Une fois démêlée la totale perversion caractéristique de l’idéalisme allemand du passé, il fallait forcément revenir au matérialisme, mais — notons-le — non pas au matérialisme purement métaphysique, exclusivement mécanique du 18e siècle. En face de la condamnation pure et simple, naïvement révolutionnaire de toute l’histoire antérieure, le matérialisme moderne voit, dans l’histoire, le processus d’évolution de l’humanité, et sa tâche est de découvrir ses lois motrices.
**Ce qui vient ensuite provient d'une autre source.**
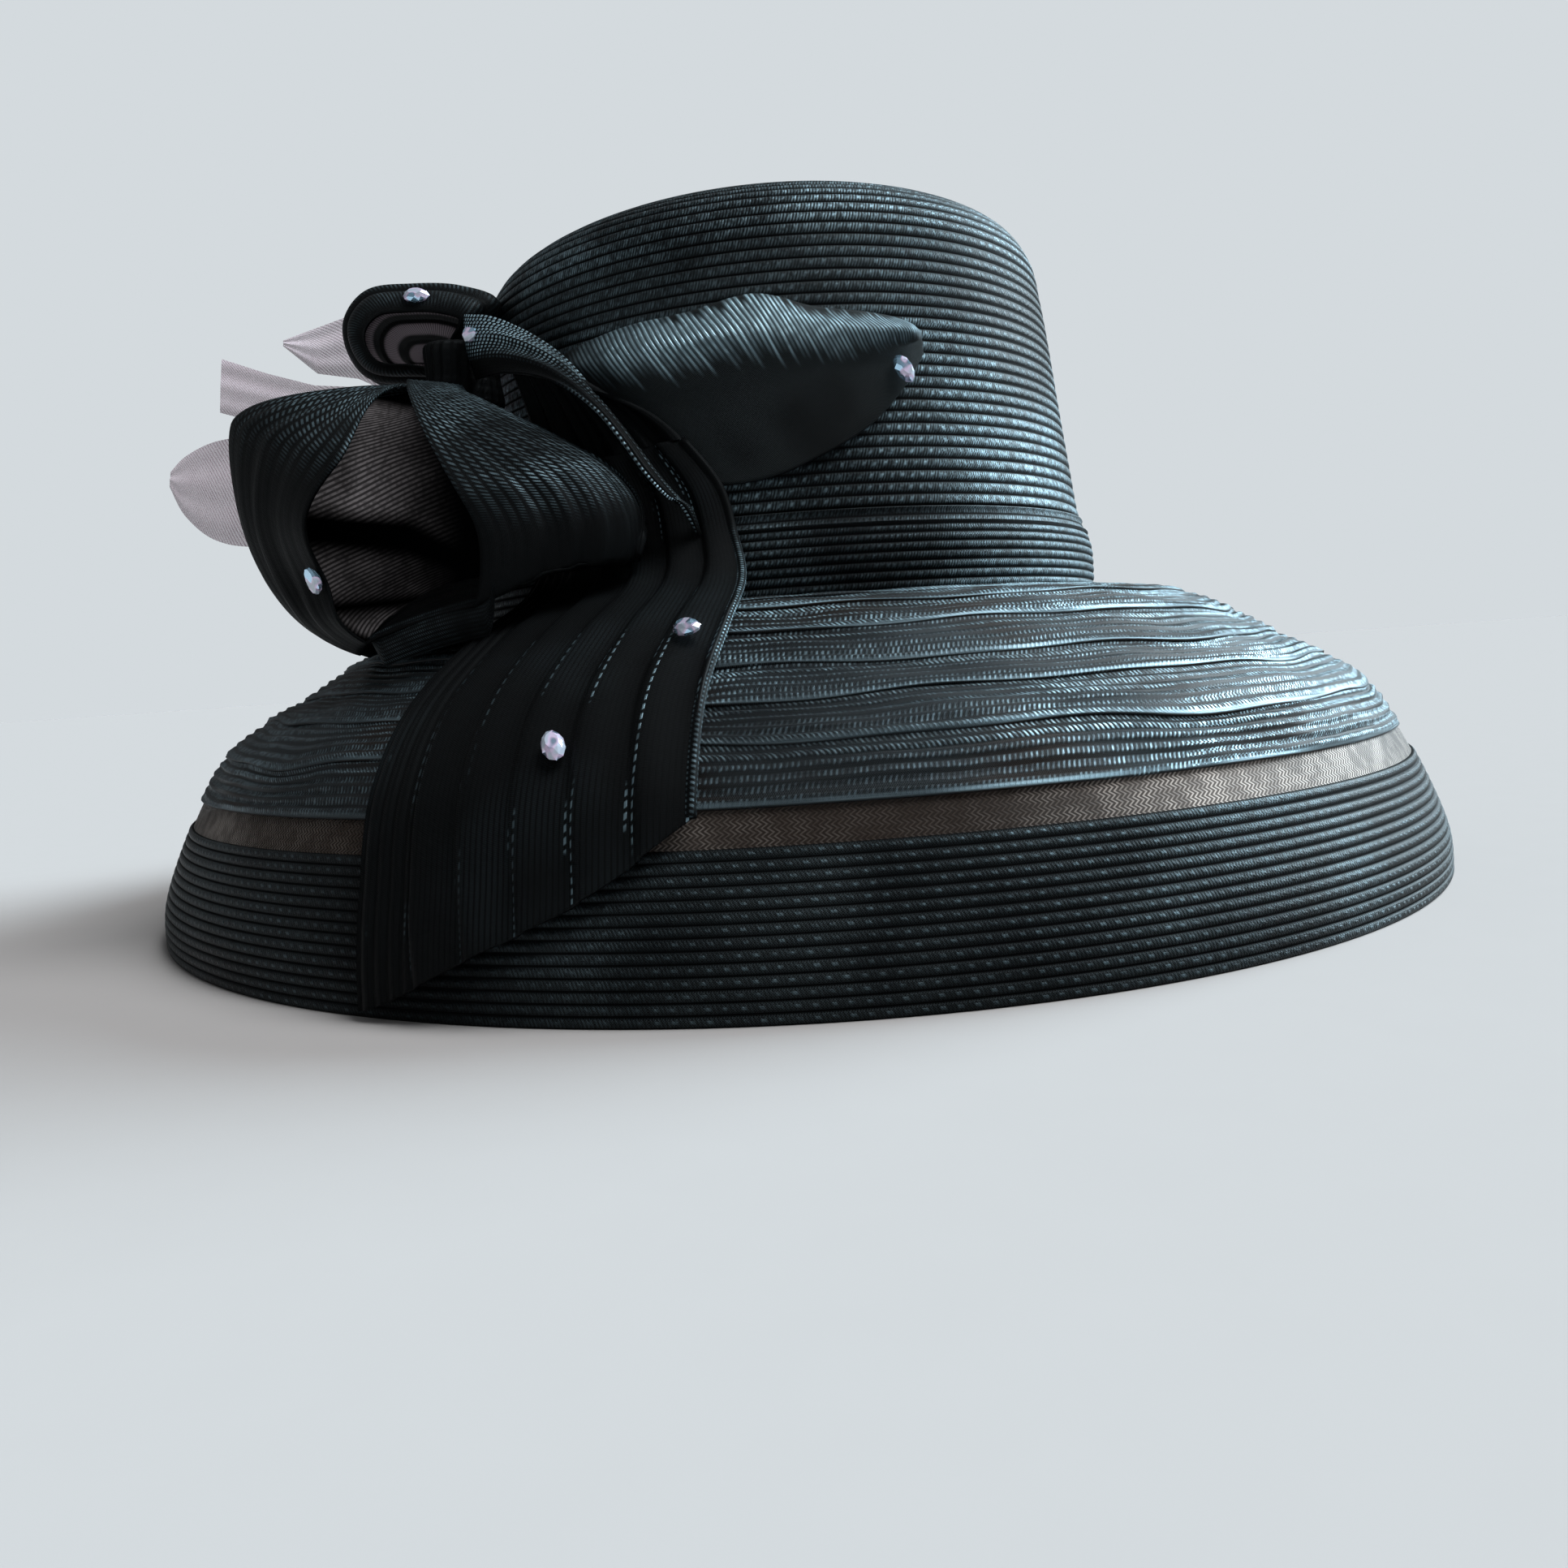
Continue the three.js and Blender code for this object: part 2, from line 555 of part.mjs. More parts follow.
// Sheer tips that stand out behind the bow: reach as a share of TIP_REACH, edges as shares of
// CROWN_HEIGHT above the foot of the crown.
const SHEER_TIPS = [
  { turn: 106, lean: -4, rows: [
    { out: 0, low: 0.6, high: 0.69 },
    { out: 0.21, low: 0.62, high: 0.8 },
    { out: 0.41, low: 0.69, high: 0.87 },
    { out: 0.54, low: 0.7, high: 0.82 },
    { out: 0.65, low: 0.765, high: 0.78 },
  ] },
  { turn: 104, lean: -2, rows: [
    { out: 0, low: 0.5, high: 0.58 },
    { out: 0.28, low: 0.52, high: 0.66 },
    { out: 0.55, low: 0.53, high: 0.67 },
    { out: 0.7, low: 0.57, high: 0.7 },
    { out: 0.84, low: 0.6, high: 0.735 },
  ] },
  { turn: 103, lean: 0, rows: [
    { out: 0, low: 0.35, high: 0.46 },
    { out: 0.4, low: 0.27, high: 0.5 },
    { out: 0.7, low: 0.26, high: 0.54 },
    { out: 0.85, low: 0.28, high: 0.535 },
    { out: 0.95, low: 0.345, high: 0.5 },
    { out: 1, low: 0.42, high: 0.46 },
  ] },
];

function sheerTipPlace({ turn, lean, rows }) {
  return (u, v) => {
    const share = mix(tableValue(rows, 'low', u), tableValue(rows, 'high', u), v);
    const out = tableValue(rows, 'out', u);
    return onCrown(turn + lean * u, share, CLOTH_GAP + out * TIP_REACH, true);
  };
}

add('bow_knot', knotSolid(), BOW_CLOTH);
add('bow_leaf', sheetSolid(leafPlace, 12, 5, CLOTH), BOW_CLOTH);
add('bow_tail', sheetSolid(tailPlace, 14, 2 * TAIL_PLEATS, CLOTH), BOW_CLOTH);
add('bow_loop_large', sheetSolid(largeLoopPlace, 2 * LARGE_LOOP_TABLE.length, 8, CLOTH), BOW_CLOTH);
add('bow_loop_front', sheetSolid(frontLoopPlace, 2 * FRONT_LOOP_TABLE.length, 3, CLOTH), BOW_CLOTH);
add('bow_loop_back', sheetSolid(backLoopPlace, 2 * BACK_LOOP_TABLE.length, 4, CLOTH), BOW_CLOTH);
SHEER_TIPS.forEach((tip, i) => {
  add(`sheer_tip_${i + 1}`, sheetSolid(sheerTipPlace(tip), 6, 2, SHEER_CLOTH), PALE_SHEER);
});

// Stones: flat-backed ovals seated on a piece of the bow at a place on its surface.
const STONE_SIDES = 10;
const STONE_RINGS = [
  { size: 0.88, rise: 0, turn: 0 },
  { size: 1, rise: 0.28, turn: 0 },
  { size: 0.84, rise: 0.68, turn: 0.5 },
  { size: 0.54, rise: 1, turn: 0 },
];

function stoneSolid(centre, normal, along) {
  const sideways = normal.clone().cross(along).normalize();
  const ahead = sideways.clone().cross(normal).normalize();
  const points = [];
  STONE_RINGS.forEach(({ size, rise, turn }) => {
    for (let i = 0; i < STONE_SIDES; i += 1) {
      const angle = 2 * Math.PI * (i + turn) / STONE_SIDES;
      points.push(centre.clone()
        .addScaledVector(ahead, Math.cos(angle) * size * STONE_LENGTH / 2)
        .addScaledVector(sideways, Math.sin(angle) * size * STONE_WIDTH / 2)
        .addScaledVector(normal, rise * STONE_HEIGHT));
    }
  });
  const triangles = [];
  const top = (STONE_RINGS.length - 1) * STONE_SIDES;
  for (let i = 0; i < STONE_SIDES; i += 1) {
    const next = (i + 1) % STONE_SIDES;
    for (let ring = 0; ring < STONE_RINGS.length - 1; ring += 1) {
      const low = ring * STONE_SIDES;
      const high = low + STONE_SIDES;
      const isAhead = STONE_RINGS[ring + 1].turn > STONE_RINGS[ring].turn;
      if (isAhead) triangles.push(low + i, low + next, high + i, low + next, high + next, high + i);
      else triangles.push(low + i, low + next, high + next, low + i, high + next, high + i);
    }
    if (i > 0 && next > 0) triangles.push(0, next, i, top, top + i, top + next);
  }
  return meshed(points, triangles);
}

// A stone on a surface: its back clears the highest point under it.
function seatedStone({ place, u, v, side, spin }) {
  const small = 1e-3;
  const centre = place(u, v);
  const alongU = place(u + small, v).sub(place(u - small, v));
  const alongV = place(u, v + small).sub(place(u, v - small));
  const normal = alongU.clone().cross(alongV).normalize().multiplyScalar(side);
  const along = alongU.normalize().applyAxisAngle(normal, spin * RADIANS);
  const spread = STONE_LENGTH / 2;
  const stepU = small * 2 * spread / place(u + small, v).distanceTo(place(u - small, v));
  const stepV = small * 2 * spread / alongV.length();
  let lift = 0;
  for (let i = -4; i <= 4; i += 1) {
    for (let j = -4; j <= 4; j += 1) {
      const point = place(clamp(u + stepU * i / 4), clamp(v + stepV * j / 4)).sub(centre);
      if (point.length() < spread * 1.1) lift = Math.max(lift, point.dot(normal));
    }
  }
  return stoneSolid(centre.addScaledVector(normal, lift + CLOTH / 2 + CLOTH_GAP), normal, along);
}

const STONES = [
  { place: leafPlace, u: 0.855, v: 0.25, side: 1, spin: 80 },
  { place: tailPlace, u: 0.655, v: 0.09, side: -1, spin: 60 },
  { place: tailPlace, u: 0.765, v: 0.385, side: -1, spin: 20 },
  { place: largeLoopPlace, u: 0.68, v: 0.97, side: 1, spin: 0 },
  { place: backLoopPlace, u: 0.3, v: 0.9, side: 1, spin: 0 },
  { place: frontLoopPlace, u: 0.045, v: 0.22, side: 1, spin: 60 },
];
STONES.forEach((stone, i) => add(`stone_${i + 1}`, seatedStone(stone), CLEAR_STONE));

export default hat;
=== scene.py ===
"""Looks of a wide-brimmed dress hat of black crinoline braid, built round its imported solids."""

import math

import bmesh
import bpy
import numpy as np
from bpy.props import FloatProperty, FloatVectorProperty, IntProperty, PointerProperty
from mathutils import Euler, Matrix, Vector


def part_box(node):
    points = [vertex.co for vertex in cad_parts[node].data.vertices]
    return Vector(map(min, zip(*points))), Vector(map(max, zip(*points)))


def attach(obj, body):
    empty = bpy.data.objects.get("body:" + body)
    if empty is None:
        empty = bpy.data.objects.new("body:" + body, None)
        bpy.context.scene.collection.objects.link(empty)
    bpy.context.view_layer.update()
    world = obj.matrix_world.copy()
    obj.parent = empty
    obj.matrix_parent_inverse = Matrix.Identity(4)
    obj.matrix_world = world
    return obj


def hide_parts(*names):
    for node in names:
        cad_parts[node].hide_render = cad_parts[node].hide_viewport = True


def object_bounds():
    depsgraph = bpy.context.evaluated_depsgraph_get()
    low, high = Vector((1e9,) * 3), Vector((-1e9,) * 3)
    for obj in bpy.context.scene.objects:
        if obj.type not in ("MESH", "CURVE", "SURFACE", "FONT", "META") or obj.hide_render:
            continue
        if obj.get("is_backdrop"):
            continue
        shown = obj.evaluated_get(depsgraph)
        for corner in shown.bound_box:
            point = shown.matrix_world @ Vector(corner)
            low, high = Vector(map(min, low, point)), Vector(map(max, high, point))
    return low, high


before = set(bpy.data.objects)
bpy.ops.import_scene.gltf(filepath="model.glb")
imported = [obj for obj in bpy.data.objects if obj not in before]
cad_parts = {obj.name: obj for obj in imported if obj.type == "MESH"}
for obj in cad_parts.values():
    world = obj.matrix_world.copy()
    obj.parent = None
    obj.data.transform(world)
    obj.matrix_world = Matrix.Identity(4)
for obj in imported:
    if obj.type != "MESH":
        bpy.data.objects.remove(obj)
CAD_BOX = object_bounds()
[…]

En face de la représentation de la nature qui régnait tant chez les Français du 18e siècle que chez Hegel, et qui en faisait un tout restant semblable à lui-même et se mouvant en cycles étroits, avec des corps célestes éternels, ainsi que l’enseigne Newton, et des espèces organiques immuables, ainsi que l’enseigne Linné, le matérialisme moderne synthétise, au contraire, les progrès modernes de la science de la nature, d’après lesquels la nature, elle aussi, a son histoire dans le temps ; les corps célestes, comme les espèces vivantes susceptibles d’y vivre dans des circonstances favorables, naissent et périssent, et les cycles de révolution, dans la mesure où on peut les admettre, prennent des dimensions infiniment plus grandioses. Dans les deux cas, il est essentiellement dialectique et n’a que faire d’une philosophie placée au-dessus des autres sciences. Dès lors que chaque science spéciale est invitée à se rendre un compte exact de la place qu’elle occupe dans l’enchaînement général des choses et de la connaissance des choses, toute science particulière de l’enchaînement général devient superflue. De toute l’ancienne philosophie, il ne reste plus alors à l’état indépendant, que la doctrine de la pensée et de ses lois, la logique formelle et la dialectique. Tout le reste se résout dans la science positive de la nature et de l’histoire.